Para sponsor mendatangkan tim dengan harga dan fasilitas selangit. Bahkan mereka bisa mendatangkan mantan kiper MU van Der Saar menghadirkan di acara “Indonesiaan Idol” dan membayar semua pengeluarannya yang tidak sedikit untuk berlibur ke Pulau Moya di Lombok.

Sebuah kegilaan, mungkin, dari sebuah negara yang yang sedang mencetak kelas berpenghasilan menengah. Kelas dengan status yang gamang dan sepakbola Inggris memanfatkan peluang itu dengan baik.

***

Gaduh sepakbola Inggris di pertengahan pekan keenam Premier League memang sedang berlangsung, dan menenggelamkan hasil pertandingan Piala Liga ketika MU menang melawan Newcastle.

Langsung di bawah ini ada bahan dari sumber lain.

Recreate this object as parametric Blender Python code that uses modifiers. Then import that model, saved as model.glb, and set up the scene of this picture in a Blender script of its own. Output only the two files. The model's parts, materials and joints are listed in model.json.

Para “burung” penyebar kicauan di jagat twitter lebih terpana menelusuri berita umpatan terhadap Mark Halsey. Wasit kawakan dalam Premier League itu, dikicaukan dengan nada menyakitkan, “kenapa ia tidak mati saja dengan kankernya.” Halsey memang menderita kanker dan sudah dinyatakan sembuh oleh para dokter dan diperkenankan memimpin kembali pertandingan liga.

Sebuah kicauan yang lain malah lebih sadis dengan ucapan, ”Saya berharap Mark mendapatkan kanker lagi dan mati.”

Walaupun kedua kicauan itu telah dihapus oleh pemilik akun, komisi yang menunjuk wasit-wasit profesional liga, berupaya mencari penyebar berita itu. Bahkan Mark sendiri tergoncang dengan kicauan itu dan keluarganya sedang mempertimbangkan untuk membawa kasusnya ke ranah hukum.

Bersama dengan komisi wasit, keluarga Mark sedang membahas siapa yang akan digugat dan bagaimana dengan hukumnya secara kriminal. Sebab para pengicau menggunakan ruang publik untuk menghancurkan reputasi seseorang.

Lepas dari kicauan pedih itu Mark masih menuai kritik tentang keputusannya mengartumerahkan Jonjo Shelvey. Gerrard kapten Liverpool dan Neville, pensiunan MU, menuding Mark berpihak. “Kenapa hanya Shelvey yang harus diusir. Evans juga harus menerima hukuman yang sama,” kata Gerrard yang senada dengan Neville.

Komentar ini dianggap dingin oleh Halsey. “ udah lewat. Bukan Gerrard atau Neville atau Brendan sekali pun yang punya hak menilai. Komisi wasit tentu tahu tentang latar belakang keputusan saya,” kata wasit itu dingin.

Daftar kasus yang paling heboh tentu saja keputusan John Terry gantung sepatu dari “The Three Lions.” Hingga hari ini, Kamis, media Inggris baik cetak maupun elektronik dan jagat portal masih berkejaran mengumpulkan bagaimana nasib yang akan menimpa Terry empat hari mendatang.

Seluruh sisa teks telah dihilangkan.